All of my friends that I have made here have all experienced really gross, racist bullshit. Beware. This may not be news to most who travel, but it is to me. This is a new thing.
This is what I can’t understand:
Story 1: A person comes to Thailand to work and teach. They come here as an immigrant. Live here. Take a job. Profit greatly from this job. Get paid much more than Thai people because of their privileged. Like 3-4 times more. They are able to buy expensive things, live in nice accommodations. Proceed to call Thai people disgusting, animals, shame their way of life because it is not what they think is perfect. Continue to live here. Continue to shame. Continue to take money from Thailand. Continue to be gross. Never leave.

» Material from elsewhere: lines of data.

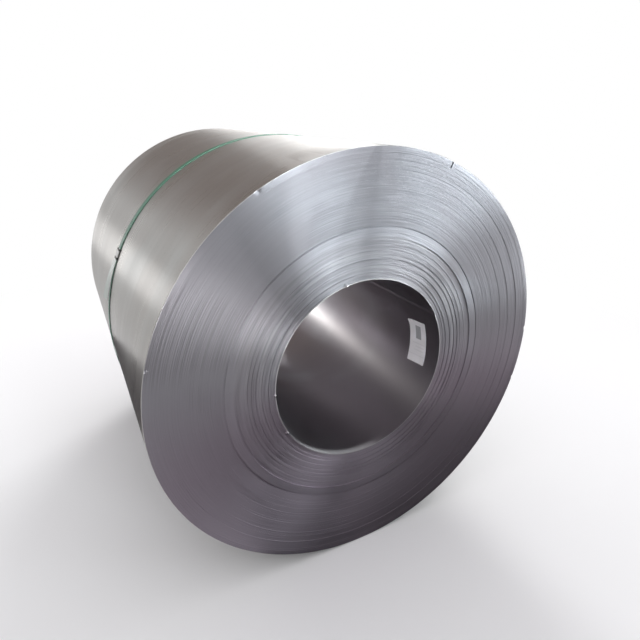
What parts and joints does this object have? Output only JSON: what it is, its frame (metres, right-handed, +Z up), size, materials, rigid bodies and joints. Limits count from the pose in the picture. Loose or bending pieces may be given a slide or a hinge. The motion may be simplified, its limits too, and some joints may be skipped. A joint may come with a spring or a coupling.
{
  "type": "steel coil",
  "caption": "Coil of wide cold-rolled steel strip lying on its side, with an open round bore, turns showing on its ends, a green strap with a metal seal round it and a paper label in the bore.",
  "frame": {"origin": "on the floor, under the middle of the coil's length and width", "axes": "+Y along the coil's axis, from the near end with the label to the far end; +Z up; +X to the right seen from the near end"},
  "size_m": [1.143, 1.2768, 1.1429],
  "materials": {
    "coil": "cold-rolled, lightly oiled, satin",
    "strap": "embossed polyester strap, glossy green",
    "strap_seal": "painted and scuffed sheet steel",
    "label": "matt printed paper"
  },
  "bodies": {
    "root": {"coil": "coil", "strap": "strap", "strap_seal": "strap_seal", "label": "label"}
  },
  "joints": []
}
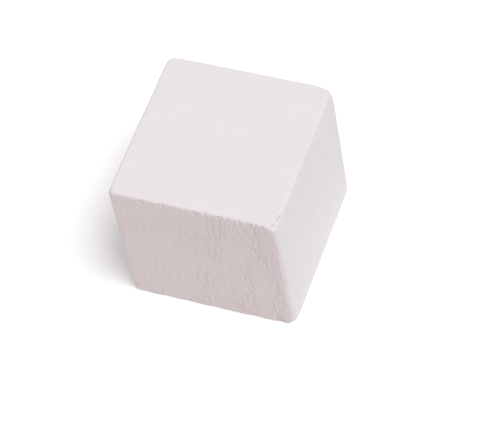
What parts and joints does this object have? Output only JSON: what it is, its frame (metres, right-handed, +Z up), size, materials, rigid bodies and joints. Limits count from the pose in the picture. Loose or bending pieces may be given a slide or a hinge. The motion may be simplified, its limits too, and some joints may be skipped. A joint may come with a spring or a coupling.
{
  "type": "wooden cube",
  "caption": "Solid wooden craft cube with eased edges and worn corners, painted matt white; a plain block for crafts, counting, stacking and spacing on a desk or bench.",
  "frame": {"origin": "middle of the underside, on the surface the cube stands on", "axes": "+Z up to the top face; Y along the grain, so the faces across Y are the sawn end grain; X across the stick, with the most worn corner at +X, +Y, +Z"},
  "size_m": [0.03, 0.03, 0.03],
  "materials": {
    "painted_wood": "matt white paint over sanded hardwood, rougher on the sawn end grain"
  },
  "bodies": {
    "root": {"wooden_cube": "painted_wood"}
  },
  "joints": []
}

Story 2: A person in a Western country learns of people from different countries immigrating to their country. The person has a notion that this newcomer is stealing jobs from the person’s fellow country persons. They despise this newcomer. They say racist stuff about this newcomer. They want laws to keep this person out. They continue to do nothing helpful. Continue to be ignorant. Continue to be hateful. Never change.
This person is the one and the same person.
This is too simplistic. This is not informed enough. But, it is as I understand it right now.
I came to travel to find out more about the world. Be enriched. Learn about myself. I learned a lot more than I had intended and have been awakened to how deeply rooted this problem is and how willing people are to bringing that luggage with them, even though the airline has put a restriction on weight limits. They paid the charges.